From a debtor-creditor perspective, recent developments have brought more clarity, if not more comfort, concerning the sharp rift between federal and state law. In late August, the United States Bankruptcy Appellate Panel of the Tenth Circuit issued an opinion in the case In re Arenas, which held that a licensed marijuana business could not be a debtor in a federal bankruptcy court, either in a liquidation or a reorganization context. The court reasoned that a debtor cannot propose a plan in "good faith" if the plan involves ongoing violation of federal law, nor can it turn its assets over to a bankruptcy liquidating trustee who would then be forced to engage in illegal activities to administer those assets. Arenas is the latest, and most important, in a series of bankruptcy court decisions refusing to allow marijuana-related businesses, including those that lease property to marijuana operators, to avail themselves of bankruptcy protection on that basis. However, it is important to note that Arenas did not create a broad prohibition against marijuana-related businesses availing themselves of bankruptcy, and there may be situations in which a debtor that is less reliant on marijuana revenues could successfully seek protection under federal bankruptcy law.
Still, the uncertainty regarding the availability of bankruptcy for marijuana businesses creates wide-ranging implications for lenders, landlords, and others who are likely to be owed money by marijuana businesses. Such creditors are unlikely to be able to force marijuana business debtors into involuntary bankruptcy proceedings, particularly if they are set up as special purpose entities.
Even more significantly, a party whose business becomes intertwined with a marijuana operation, such as a landlord leasing space to a marijuana vendor or distributor, may find itself barred from seeking relief in bankruptcy court if its business is overly dependent on the income derived from marijuana operations, which are illegal under federal law. Although not tested to date, it is likely that other remedies that are exercised in federal court, such as federal receiverships, will similarly be unavailable to the extent they involve businesses that are illegal under federal law.

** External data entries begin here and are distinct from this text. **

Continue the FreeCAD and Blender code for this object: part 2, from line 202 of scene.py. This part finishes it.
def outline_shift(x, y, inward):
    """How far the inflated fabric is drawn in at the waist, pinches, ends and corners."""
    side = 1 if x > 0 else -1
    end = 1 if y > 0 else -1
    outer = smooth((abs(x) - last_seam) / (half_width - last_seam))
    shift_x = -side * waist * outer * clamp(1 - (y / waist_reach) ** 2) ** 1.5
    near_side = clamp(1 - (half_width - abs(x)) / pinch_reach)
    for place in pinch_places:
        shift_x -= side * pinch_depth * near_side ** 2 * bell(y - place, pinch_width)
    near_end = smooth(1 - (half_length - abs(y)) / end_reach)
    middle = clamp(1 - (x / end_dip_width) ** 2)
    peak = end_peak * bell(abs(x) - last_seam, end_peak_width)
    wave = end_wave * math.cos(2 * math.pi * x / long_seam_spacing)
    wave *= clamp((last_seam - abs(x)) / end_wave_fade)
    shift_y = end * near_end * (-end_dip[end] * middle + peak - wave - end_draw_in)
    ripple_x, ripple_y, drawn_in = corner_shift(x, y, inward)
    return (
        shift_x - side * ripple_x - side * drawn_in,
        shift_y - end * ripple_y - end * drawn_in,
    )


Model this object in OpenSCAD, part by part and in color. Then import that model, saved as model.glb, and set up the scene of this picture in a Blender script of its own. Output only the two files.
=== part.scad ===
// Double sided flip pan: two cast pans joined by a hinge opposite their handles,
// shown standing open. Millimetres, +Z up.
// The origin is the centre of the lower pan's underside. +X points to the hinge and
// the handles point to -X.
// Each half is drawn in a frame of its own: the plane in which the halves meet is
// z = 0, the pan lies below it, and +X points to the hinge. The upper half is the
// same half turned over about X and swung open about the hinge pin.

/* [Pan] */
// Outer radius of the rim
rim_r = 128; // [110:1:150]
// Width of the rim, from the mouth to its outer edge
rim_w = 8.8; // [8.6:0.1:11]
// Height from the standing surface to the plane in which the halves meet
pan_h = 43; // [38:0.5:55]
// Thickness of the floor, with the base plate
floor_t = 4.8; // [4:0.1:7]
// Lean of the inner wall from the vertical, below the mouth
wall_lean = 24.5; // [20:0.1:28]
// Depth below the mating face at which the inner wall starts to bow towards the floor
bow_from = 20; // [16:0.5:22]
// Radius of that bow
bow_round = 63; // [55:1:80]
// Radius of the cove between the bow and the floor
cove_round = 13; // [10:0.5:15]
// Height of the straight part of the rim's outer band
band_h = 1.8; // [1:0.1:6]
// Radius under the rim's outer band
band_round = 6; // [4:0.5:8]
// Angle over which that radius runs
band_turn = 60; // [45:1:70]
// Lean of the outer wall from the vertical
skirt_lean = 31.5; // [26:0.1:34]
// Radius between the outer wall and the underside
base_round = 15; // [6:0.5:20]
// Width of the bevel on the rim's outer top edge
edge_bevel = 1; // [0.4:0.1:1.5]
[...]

Based on Arenas and the reasoning that underlies the decision, the remedies available to both creditors and debtors under federal law are severely limited. For creditors, remedies may be limited to foreclosing on the marijuana crop and related assets (with the attendant risks associated with possessing that property) or seeking appointment of a state court receiver (and then hoping that a state court will be willing to supervise the administration of activities and assets that are illegal under federal law).

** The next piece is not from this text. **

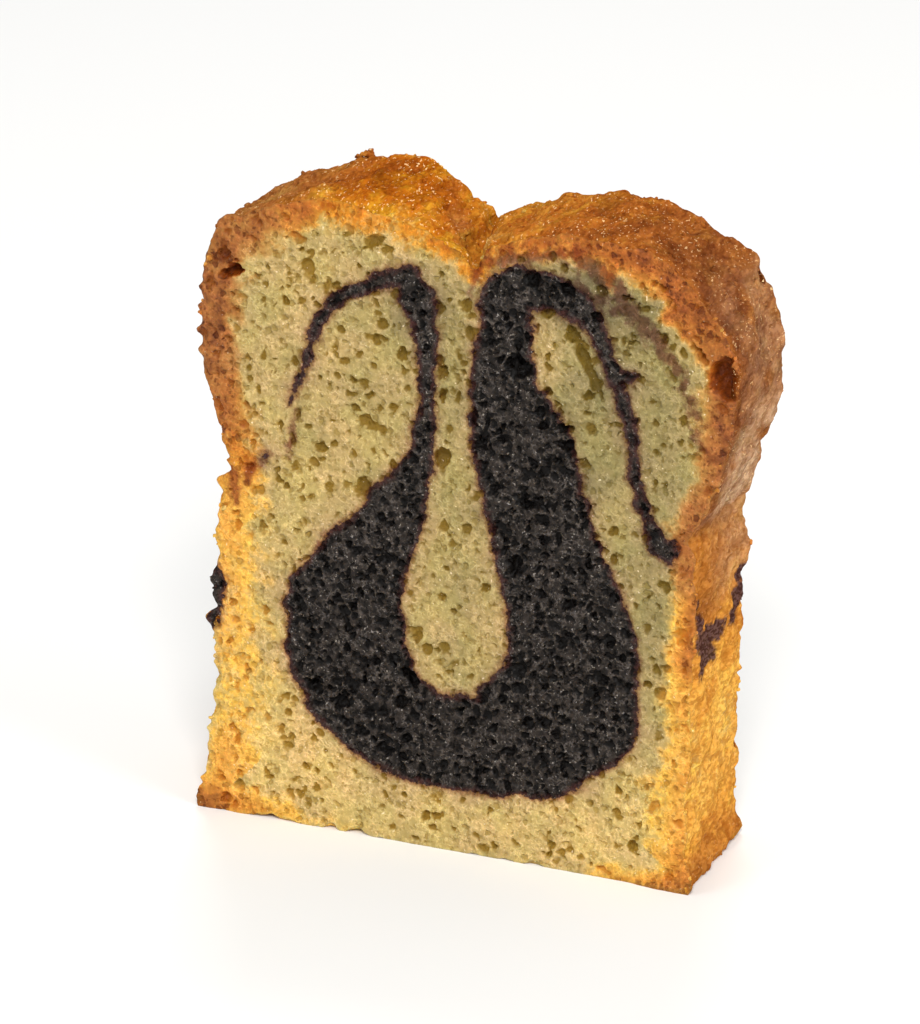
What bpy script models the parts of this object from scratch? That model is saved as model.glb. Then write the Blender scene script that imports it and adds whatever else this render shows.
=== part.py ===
"""A thick slice of marble loaf cake, standing on its foot.

The slice is one solid. A cut across the loaf gives its outline: straight walls as high as the tin,
a crease where the batter rose over the rim, an overhanging crown on each side, and a top that split
into two lobes. The solid is lofted from the front cut face to the back one, with the crust's swells.
The cut faces look along -Y and +Y, the loaf runs along Y, and the origin is at the middle of the foot.
"""

import math

import bmesh
import bpy
from mathutils import Vector

MM = 0.001

SLICE_THICKNESS = 24.0 * MM
STATIONS = 13  # sections along the loaf, with both cut faces
POINTS_PER_SIDE = 88  # from a foot corner up to the split
POINTS_ON_FOOT = 28

FOOT_LEFT = -43.2
FOOT_RIGHT = 36.8
SPLIT_HEIGHT = 94.6

# Half outlines in millimetres, (across, up), from the foot up to the split in the top.
FRONT_LEFT = (
    (FOOT_LEFT, 0.0),
    (-41.6, 13.0),
    (-40.3, 27.0),  # wall
    (-40.0, 42.0),
    (-39.5, 53.5),
    (-37.6, 57.6),  # crease left by the rim
    (-38.3, 61.0),
    (-40.7, 69.0),
    (-42.3, 81.0),  # widest part of the crown
    (-40.9, 91.5),
    (-37.4, 96.8),  # shoulder
    (-28.0, 100.4),
    (-17.5, 101.9),  # top of the lobe
    (-7.0, 99.4),
    (1.8, SPLIT_HEIGHT),
)
FRONT_RIGHT = (
    (FOOT_RIGHT, 0.0),
    (37.2, 20.0),
    (37.4, 42.0),  # wall
    (37.7, 52.0),
    (36.6, 55.8),  # crease
    (38.6, 60.5),
    (41.6, 69.5),
    (43.6, 80.5),  # widest part of the crown
    (42.2, 87.2),
    (38.4, 93.4),  # shoulder
    (31.0, 99.2),
    (21.5, 101.7),  # top of the lobe
    (13.0, 100.9),
    (5.5, 98.0),
    (1.8, SPLIT_HEIGHT),
)
BACK_LEFT = (
    (FOOT_LEFT, 0.0),
    (-41.4, 14.0),
    (-40.4, 28.0),
    (-40.1, 43.0),
    (-39.8, 52.0),
    (-38.1, 56.0),
    (-38.9, 60.0),
    (-41.2, 68.0),
    (-42.8, 79.0),
    (-41.9, 89.5),
    (-38.2, 94.9),
    (-28.4, 100.2),
    (-17.0, 102.2),
    (-10.0, 99.3),
    (-3.7, SPLIT_HEIGHT),
)
BACK_RIGHT = (
    (FOOT_RIGHT, 0.0),
    (36.4, 20.0),
    (36.7, 42.0),
    (37.0, 50.5),
    (36.0, 53.8),
    (37.7, 59.0),
    (40.8, 69.0),
    (42.3, 77.0),
    (41.0, 86.0),
    (37.0, 94.0),
    (30.5, 97.6),
    (19.0, 101.0),
    (9.5, 99.6),
    (2.5, 97.0),
    (-3.7, SPLIT_HEIGHT),
)

SWELL_TOP = 0.7  # how far the crust's lumps stand out, in millimetres
SWELL_WALL = 0.25
SWELL_FADE = 8.0  # height over which the lumps grow, so that the foot stays flat
SWELL_RISE = (50.0, 75.0)  # heights between which the wall's lumps grow into the crown's
# Each wave of the lumps: along the outline (per mm), along the loaf (per mm), phase, share.
WAVES = (
    (0.31, 0.17, 0.4, 0.40),
    (0.19, -0.36, 2.1, 0.35),
    (0.56, 0.29, 4.4, 0.25),
)

CAKE_COLOUR = (0.62, 0.33, 0.10, 1.0)
CAKE_ROUGHNESS = 0.7


def smoothstep(value, start, end):
    share = min(max((value - start) / (end - start), 0.0), 1.0)
    return share * share * (3.0 - 2.0 * share)


def spline_point(before, start, end, after, share):
    """A point of the Catmull-Rom curve between start and end."""
    square = share * share
    cube = square * share
    return 0.5 * (
        2.0 * start
        + (end - before) * share
        + (2.0 * before - 5.0 * start + 4.0 * end - after) * square
        + (3.0 * start - before - 3.0 * end + after) * cube
    )


def smooth_outline(points, count):
    """Evenly spaced points along a smooth curve through the given ones, both ends included."""
    knots = [Vector(point) for point in points]
    knots = [2.0 * knots[0] - knots[1], *knots, 2.0 * knots[-1] - knots[-2]]
    steps = 12
    fine = [
        spline_point(*knots[i : i + 4], step / steps)
        for i in range(len(knots) - 3)
        for step in range(steps)
    ]
    fine.append(knots[-2])
    lengths = [0.0]
    for start, end in zip(fine, fine[1:]):
        lengths.append(lengths[-1] + (end - start).length)
    even = []
    piece = 0
    for i in range(count):
        wanted = lengths[-1] * i / (count - 1)
        while piece < len(fine) - 2 and lengths[piece + 1] < wanted:
            piece += 1
        share = (wanted - lengths[piece]) / (lengths[piece + 1] - lengths[piece])
        even.append(fine[piece].lerp(fine[piece + 1], share))
    return even


def section(left, right):
    """The closed outline of a cut: up the left side, down the right one, and back along the foot."""
    up = smooth_outline(left, POINTS_PER_SIDE)
    down = smooth_outline(right, POINTS_PER_SIDE)[::-1]
    foot = [down[-1].lerp(up[0], i / POINTS_ON_FOOT) for i in range(1, POINTS_ON_FOOT)]
    return up + down[1:] + foot


def swell(run, depth, height):
    """How far the crust stands out at a place: run along the outline, depth along the loaf."""
    wave = sum(
        share * math.sin(along * run + across * depth + phase)
        for along, across, phase, share in WAVES
    )
    crown = smoothstep(height, *SWELL_RISE)
    size = SWELL_WALL + (SWELL_TOP - SWELL_WALL) * crown
    return size * wave * smoothstep(height, 0.0, SWELL_FADE)


def swollen(outline, depth):
    """The outline with the crust's lumps pushed out along its own normal."""
    count = len(outline)
    pushed = []
    run = 0.0
    for i, point in enumerate(outline):
        along = outline[(i + 1) % count] - outline[i - 1]
        outward = Vector((-along.y, along.x)).normalized()
        pushed.append(point + outward * swell(run, depth, point.y))
        run += (outline[(i + 1) % count] - point).length
    return pushed


def slice_mesh():
    front = section(FRONT_LEFT, FRONT_RIGHT)
    back = section(BACK_LEFT, BACK_RIGHT)
    mesh = bmesh.new()
    rings = []
    for station in range(STATIONS):
        share = station / (STATIONS - 1)
        depth = SLICE_THICKNESS * (share - 0.5)
        outline = [a.lerp(b, share) for a, b in zip(front, back)]
        ring = swollen(outline, depth / MM)
        rings.append([mesh.verts.new((p.x * MM, depth, max(p.y, 0.0) * MM)) for p in ring])
    for near, far in zip(rings, rings[1:]):
        for i in range(len(near)):
            mesh.faces.new((near[i - 1], near[i], far[i], far[i - 1]))
    mesh.faces.new(rings[0])
    mesh.faces.new(rings[-1][::-1])
    bmesh.ops.recalc_face_normals(mesh, faces=mesh.faces)
    across = [vert.co.x for vert in mesh.verts]
    middle = (min(across) + max(across)) / 2.0
    bmesh.ops.translate(mesh, verts=mesh.verts, vec=(-middle, 0.0, 0.0))
    return mesh


def cake_material():
    material = bpy.data.materials.new("baked_cake")
    material.use_nodes = True
    surface = material.node_tree.nodes["Principled BSDF"]
    surface.inputs["Base Color"].default_value = CAKE_COLOUR
    surface.inputs["Roughness"].default_value = CAKE_ROUGHNESS
    surface.inputs["Metallic"].default_value = 0.0
    return material


def main():
    for old in list(bpy.data.objects):
        bpy.data.objects.remove(old, do_unlink=True)
    collection = bpy.data.collections.new("marble_loaf_cake_slice")
    bpy.context.scene.collection.children.link(collection)

    mesh = bpy.data.meshes.new("cake_slice")
    built = slice_mesh()
    built.to_mesh(mesh)
    built.free()
    mesh.materials.append(cake_material())
    collection.objects.link(bpy.data.objects.new("cake_slice", mesh))


main()
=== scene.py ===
import math

import bmesh
import bpy
import numpy as np
from mathutils import Matrix, Vector
from mathutils.bvhtree import BVHTree
from mathutils.geometry import delaunay_2d_cdt
from mathutils.kdtree import KDTree


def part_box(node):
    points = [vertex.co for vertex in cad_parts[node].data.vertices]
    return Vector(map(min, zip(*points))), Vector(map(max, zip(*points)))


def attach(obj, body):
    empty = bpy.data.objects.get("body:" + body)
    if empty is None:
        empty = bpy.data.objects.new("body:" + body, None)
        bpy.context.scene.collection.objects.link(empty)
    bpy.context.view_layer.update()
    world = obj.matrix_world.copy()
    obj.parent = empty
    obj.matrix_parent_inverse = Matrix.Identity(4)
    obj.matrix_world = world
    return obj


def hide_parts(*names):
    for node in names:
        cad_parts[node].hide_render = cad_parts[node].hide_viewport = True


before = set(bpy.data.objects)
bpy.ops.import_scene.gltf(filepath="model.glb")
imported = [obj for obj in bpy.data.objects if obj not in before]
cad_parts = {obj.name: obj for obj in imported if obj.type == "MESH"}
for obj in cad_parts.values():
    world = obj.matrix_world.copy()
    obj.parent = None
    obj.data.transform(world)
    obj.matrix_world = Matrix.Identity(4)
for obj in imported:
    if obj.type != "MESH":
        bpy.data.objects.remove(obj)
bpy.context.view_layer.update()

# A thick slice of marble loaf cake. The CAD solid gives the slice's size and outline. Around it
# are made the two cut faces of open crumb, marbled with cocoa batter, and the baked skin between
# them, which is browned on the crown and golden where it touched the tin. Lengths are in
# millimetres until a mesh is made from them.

MM = 0.001
_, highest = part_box("cake_slice")
CUT = highest.y / MM  # how far each cut face lies from the middle of the slice
TOP = highest.z / MM
FOOT_HEIGHT = 0.05  # lower than this, the skin is the flat sole
FAR = 9.0  # a distance past all that shows, in values stored on a mesh

# --- sizes of the mesh ---------------------------------------------------------------------------

PIVOT = np.array([-2.0, 62.0])  # (across, up): the whole outline is in view from here
TURNS = 2400  # directions in which the CAD skin is sampled
CAST_MARGIN = 0.01  # and how far inside the cut faces
TURN_BLUR = 5.0  # samples over which the CAD skin's facets are smoothed, round the outline
ROW_BLUR = 3.0  # and along the loaf
SKIN_STEP = 0.33  # spacing of the baked skin's grid
CRUMB_STEP = 0.31  # spacing of the points on a cut face
CRUST_THICKNESS = 1.5  # towards the pivot
CRUMB_INSET = 2.2  # how far the crumb's hidden side lies inside the skin
SPLIT_INSET = 2.8  # and how much further it lies under the split
INNER_SHARE = 4  # one hidden point for so many on the skin
CHIP_FADE = 1.1  # how far from a cut face the skin's edge is worn back with the crumb's

# --- the crown -----------------------------------------------------------------------------------

SPLIT_FRONT = 1.6  # where the split in the top meets each cut face
SPLIT_BACK = -3.9
SPLIT_MIDDLE = (SPLIT_FRONT + SPLIT_BACK) / 2.0
CREASE_HEIGHT = 56.5  # the line that the tin's rim left
ALONG_SHARE = 0.5  # the skin's lumps are drawn out along the loaf by this

# --- cocoa batter: strokes of (across, up, half width) on the front cut face ---------------------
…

For marijuana business debtors seeking fresh starts, the situation is equally problematical. If unable to qualify as debtors in bankruptcy, such debtors will have to shut down their businesses and find ways to divest their assets before filing for bankruptcy, or else face having their bankruptcy cases dismissed without receiving discharges of their debts.
In conclusion, any entity wishing to enter the marijuana business, or to provide financing or services to such an entity, must proceed with caution. This is not to say that such risks outweigh the potential rewards. Like Oregon, other states are legalizing marijuana, and the burgeoning industry may yield substantial profits. But before doing business with marijuana growers, sellers, or distributors, lenders, landlords, and suppliers should carefully consider and evaluate the risks and potential obligations involved.